Indeed, mutants are a catty bunch. Together with their leader, Professor X (Patrick Stewart), the X-Men preach unity with man. But Cox's evil general with the fortress has a direct line to the president and plans for a Mutant Registration Act, so the X-Men are forced into an alliance with their archenemy, Magneto, and Mystique, his hench-woman. Magneto is purely an eye-for-an-eye kind of guy (and incidentally, he gets a very cool prison escape). He huddles in the back of the X-Jet and giggles at Rogue (Anna Paquin), the junior mutant with a kiss of death. Ian McKellen has a preening ball as Magneto, playing him like a one-man fashion police. “Love the white streak,” he purrs, and Rogue looks at him like, “What-ever.”
Cumming finds just the right tone, too, with Nightcrawler.
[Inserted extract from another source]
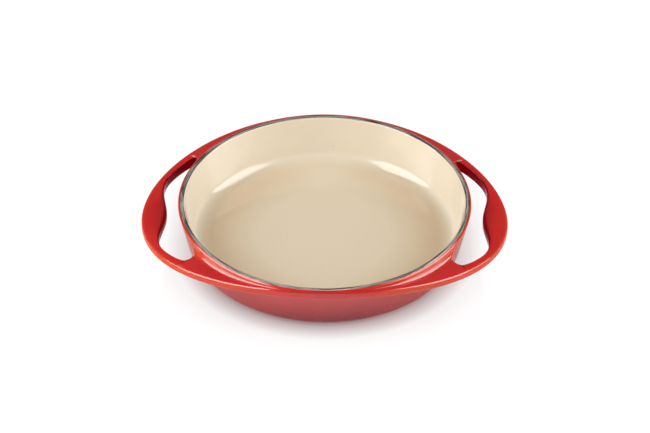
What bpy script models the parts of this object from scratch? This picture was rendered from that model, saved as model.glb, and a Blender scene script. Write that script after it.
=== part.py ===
"""Enamelled cast-iron tarte tatin dish with two loop handles.

One casting makes the round pan, the collar under its rim and both handle loops.
Glass enamel is fused to it in three coats: outside, inside and underneath.
The rim and the foot ring stay bare iron.
Lengths are metres. The dish stands on Z = 0 and its handles point along X.
Only one quarter is computed; the Mirror modifier completes it over X and Y.
"""
import math

import bmesh
import bpy
from mathutils import Vector
from mathutils.bvhtree import BVHTree

MM = 0.001

# Pan
PAN_HEIGHT = 49.0 * MM
RIM_RADIUS = 133.0 * MM
RIM_BAND_WIDTH = 3.4 * MM
RIM_CHAMFER = 0.3 * MM
LIP_WIDTH = 1.9 * MM
LIP_DROP = 1.6 * MM
INNER_LIP_WIDTH = 0.4 * MM
WALL_DRAFT = math.radians(12.4)
FLOOR_THICKNESS = 6.5 * MM
BASE_CORNER = 12.0 * MM
COVE_WIDTH = 18.0 * MM
COVE_HEIGHT = 9.0 * MM

# Foot ring
FOOT_INSET = 2.0 * MM
FOOT_WIDTH = 7.0 * MM
FOOT_HEIGHT = 0.9 * MM
FOOT_CHAMFER = 0.3 * MM

# Collar and handle loops
HANDLE_REACH = 34.5 * MM
COLLAR_REACH = 1.6 * MM
OUTLINE_POWER = 1.98
LOOP_THICKNESS = 7.0 * MM
LOOP_TOP_DROP = 0.7 * MM
LOOP_DROOP = 20.9 * MM
DROOP_POWER = 2.0
ARM_WIDTH = 6.8 * MM
ARM_DEPTH = 10.8 * MM
GRIP_WIDTH = 23.4 * MM
GRIP_LENGTH = 122.0 * MM
GRIP_DEPTH = 14.0 * MM
GRIP_DIP = 1.0 * MM
NOSE_DEPTH = 3.0 * MM
NOSE_POWER = 4.0
COLLAR_FILLET = 3.5 * MM
UNDER_FILLET = 1.5 * MM

# Finger holes
HOLE_END_ANGLE = math.radians(32.4)
HOLE_END_REACH = 7.6 * MM
HOLE_END_POWER = 5.0
HOLE_EDGE = 3.0 * MM
GRIP_EDGE = 4.5 * MM
WEB_START = 0.80
WEB_FULL = 0.97

# Largest shares of the room that a rounding may take
LIP_ROOM = 0.6
COLLAR_FILLET_RISE = 0.9
COLLAR_FILLET_ROOM = 0.5
NOSE_ROOM = 0.75
UNDER_FILLET_ROOM = 0.6
HOLE_EDGE_ROOM = 0.4

# Enamel
ENAMEL = 0.5 * MM
CLEARANCE = 0.3 * MM
COAT_INSET = 0.1 * MM
COAT_TO_RIM = 0.5 * MM

# Sizes that follow from those above
LIP_RADIUS = RIM_RADIUS + LIP_WIDTH
INNER_RIM_RADIUS = RIM_RADIUS - RIM_BAND_WIDTH
WELL_RADIUS = INNER_RIM_RADIUS - CLEARANCE - INNER_LIP_WIDTH
LENGTH = 2.0 * (LIP_RADIUS + HANDLE_REACH)
WIDTH = 2.0 * (LIP_RADIUS + COLLAR_REACH)
HOLE_END_RADIUS = LIP_RADIUS + HOLE_END_REACH
CORNER_HEIGHT = FOOT_HEIGHT + BASE_CORNER
WALL_FALL = PAN_HEIGHT - LIP_DROP - CORNER_HEIGHT
CORNER_RADIUS = LIP_RADIUS - math.tan(WALL_DRAFT) * WALL_FALL - BASE_CORNER / math.cos(WALL_DRAFT)
FOOT_OUTER = CORNER_RADIUS - FOOT_INSET
FOOT_INNER = FOOT_OUTER - FOOT_WIDTH

# Mesh steps
HOLE_STATIONS = 14
STATION_CROWDING = 2.1
COLLAR_STATIONS = 8
FILLET_STEPS = 4
EDGE_STEPS = 2
NOSE_STEPS = 4
CORNER_STEPS = 3
COVE_STEPS = 5
MERGE_DISTANCE = 0.01 * MM
SINK_TRIES = 6
SHARP_ANGLE = math.radians(40.0)

# Finishes
RED_ENAMEL = (0.56, 0.018, 0.020, 1.0)
SAND_ENAMEL = (0.78, 0.67, 0.47, 1.0)
BARE_IRON = (0.34, 0.31, 0.28, 1.0)
ENAMEL_ROUGHNESS = 0.12
IRON_ROUGHNESS = 0.6
IRON_METALLIC = 0.8


def smooth(x):
    """Ease from 0 to 1 as x goes from 0 to 1."""
    x = min(max(x, 0.0), 1.0)
    return x * x * (3.0 - 2.0 * x)


def polar(radius, angle, height):
    return Vector((radius * math.cos(angle), radius * math.sin(angle), height))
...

He plays the beloved Marvel character as devoutly religious and deeply empathetic, still holding on to an old-fashioned comic book grandiosity. (He introduces himself to everyone with the same line: “My name is Kurt Wagner, but in the Munich Circus I was known as the incredible Nightcrawler.”) And that's not all: Returning is razor-clawed Wolverine (Hugh Jackman), laser-eyed Cyclops (James Marsden), the telekinetic love interest Jean Grey (Famke Janssen), and Halle Berry as platinum-haired Storm, who can control the weather but still can't land a decent scene in this series.
X2, as you probably gathered, is a lot o' stuff. So much that after a while it's not hard to loose track of what's happening, who's blowing fireballs at who, or why everyone is suddenly in Canada trapped beneath a frozen lake. There are times, too, when the movie feels so cut off from actual feeling that you think, no wonder there's tension between humanity and mutants. Dialogue like “Something is happening in the food court!” doesn't help a whole lot. A last act reliance on huge special-effect set pieces feels kind of stale. But pay close attention to the Marvel Entertainment logo that opens the credits: it's a flip book of washed-out, pixilated comic book panels that rush by with the warm noise of fingers skimming a cheap comic. It's an unmistakable sound. X2 captures it too, those whooshes in your head.